Ike's personality and blue hair are derived from Hector, the protagonist of Fire Emblem: The Blazing Blade; the game's release in Europe and North America led Ike's creators to discover that he was one of the most popular characters in the series.

==Appearances==
Ike is the primary protagonist of Fire Emblem: Path of Radiance, the plot of which centers around his efforts to repel an invasion and avenge the murder of his father. He also serves as one of the two main protagonists of Fire Emblem: Radiant Dawn, where he battles the forces of a corrupt goddess. He is also featured as a bonus character in Fire Emblem Fates and Code Name S.T.E.A.M., both of which make him playable upon the player linking their Amiibo with the game. He is also a playable character in Fire Emblem Heroes, being available in five variations based on his appearances in Path of Radiance and Radiant Dawn. Ike later reappears in Fire Emblem Engage as an Emblem.

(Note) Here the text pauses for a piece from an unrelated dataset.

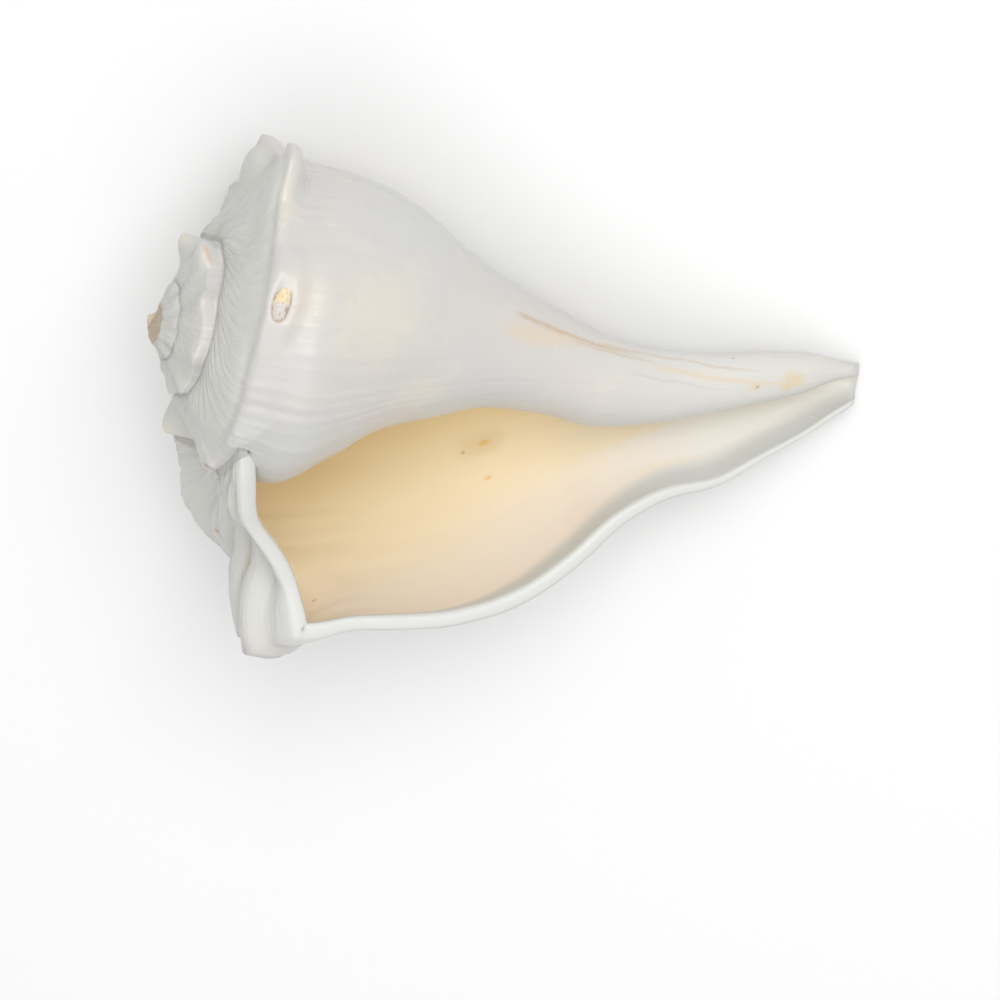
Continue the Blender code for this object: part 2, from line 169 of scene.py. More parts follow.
def bend(start, end, start_slope, end_slope, share):
    """A smooth way from start to end with these slopes."""
    return (
        start * (1 + 2 * share) * (1 - share) ** 2
        + start_slope * share * (1 - share) ** 2
        + end * share**2 * (3 - 2 * share)
        + end_slope * share**2 * (share - 1)
    )


def smooth_line(points):
    """A smooth curve through points with no overshoot between them, straight beyond its ends."""
    xs = np.array([p[0] for p in points], float)
    ys = np.array([p[1] for p in points], float)
    steps = np.diff(xs)
    slopes = np.diff(ys) / steps
    tangents = np.empty_like(ys)
    tangents[0], tangents[-1] = slopes[0], slopes[-1]
    before, after = slopes[:-1], slopes[1:]
    w1, w2 = 2 * steps[1:] + steps[:-1], steps[1:] + 2 * steps[:-1]
    same = before * after > 0
    safe_before = np.where(same, before, 1.0)
    safe_after = np.where(same, after, 1.0)
    tangents[1:-1] = np.where(same, (w1 + w2) / (w1 / safe_before + w2 / safe_after), 0.0)

    def at(x):
        x = np.asarray(x, float)
        i = np.clip(np.searchsorted(xs, x) - 1, 0, len(xs) - 2)
        f = (x - xs[i]) / steps[i]
        g = np.clip(f, 0.0, 1.0)
        value = bend(ys[i], ys[i + 1], steps[i] * tangents[i], steps[i] * tangents[i + 1], g)
        end_slope = np.where(f < 0, tangents[0], tangents[-1])
        return value + (f - g) * steps[i] * end_slope

    return at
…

Outside of the Fire Emblem series, Ike was also included in a number of other Nintendo related games, including the Super Smash Bros. series. Ike was a playable character in Nintendo's 2008 cross-over fighting game Super Smash Bros. Brawl as part of the game's core fighting cast. One of his special moves in the game is "Aether", which is a unique skill in Path of Radiance that only he can learn. He uses the weapon Ragnell, a two handed-sword which he wields with one hand. He later appeared in the follow-up title, 2014's Super Smash Bros. for Nintendo 3DS and Wii U, redesigned to match his Radiant Dawn appearance. Coinciding with the game's release, Ike received an amiibo figure. He once again appeared in 2018's Super Smash Bros. Ultimate, where players can choose between his appearances from Path of Radiance and Radiant Dawn.

== Reception ==
Ike has generally been a well-received character, and is known as one of the more popular Fire Emblem characters. In Nintendo's character polls for Fire Emblem Heroes, Ike was voted most popular male character and had received the most overall votes in total, split between his incarnations. Polygon noted that Ike was one of the most famous Fire Emblem characters, something they cited as being due to his inclusion in the Smash Bros games. Series producer Toru Narihiro attributed an increase in popularity for both Ike and fellow Fire Emblem character Marth to their appearances in Super Smash Bros. Brawl, adding that it grew beyond the staff's expectations. As a fighter in Super Smash Bros. for Nintendo 3DS and WiiU specifically, his inclusion was generally well-received, although Kotaku reported that Japanese fans mocked and criticized his more muscular redesign, with some alleging that he looked more gorilla-like than before. The top four characters in the polls received new in-game costumes; Heather Alexandra of Kotaku has praised Ike's original costume by stating that "Ike's always been a bit blunt and rugged, and this costume really gets to the heart of that. He trades the heavy blue and red tones of his original outfit to trade them in for some earthier colors". There are seven total Fire Emblem characters appearing in Super Smash Bros. Ultimate, complaints again arose that he played too similar to other characters. Masahiro Sakurai noted to everyone that people don't need to blame him for the addition of sword fighters and saying that "even if it is another sword fighter, it will be fine as long as we balance them properly". Jeremy Parish of Polygon ranked 73 fighters from Super Smash Bros. Ultimate "from garbage to glorious", placing Ike at 66th, and stated that "a cloned version of fan-favorite Marth, Ike has no reason to exist in Smash". Gavin Jasper of Den of Geek ranked the Ike 44th on his list of Super Smash Bros. Ultimate characters: "After Marth and Roy introduced the sword-swinging style of Fire Emblem to Smash, Ike spruced it up with some snazzier animations and attacks".

Ike's relationship with Soren has been discussed by critics, with Paste Magazine writer Substitute Thapliyal citing their interactions as an example of perceived homoerotic subtext in the series that ultimately remained unconfirmed, which the article described as part of a broader pattern of queerbaiting within the franchise.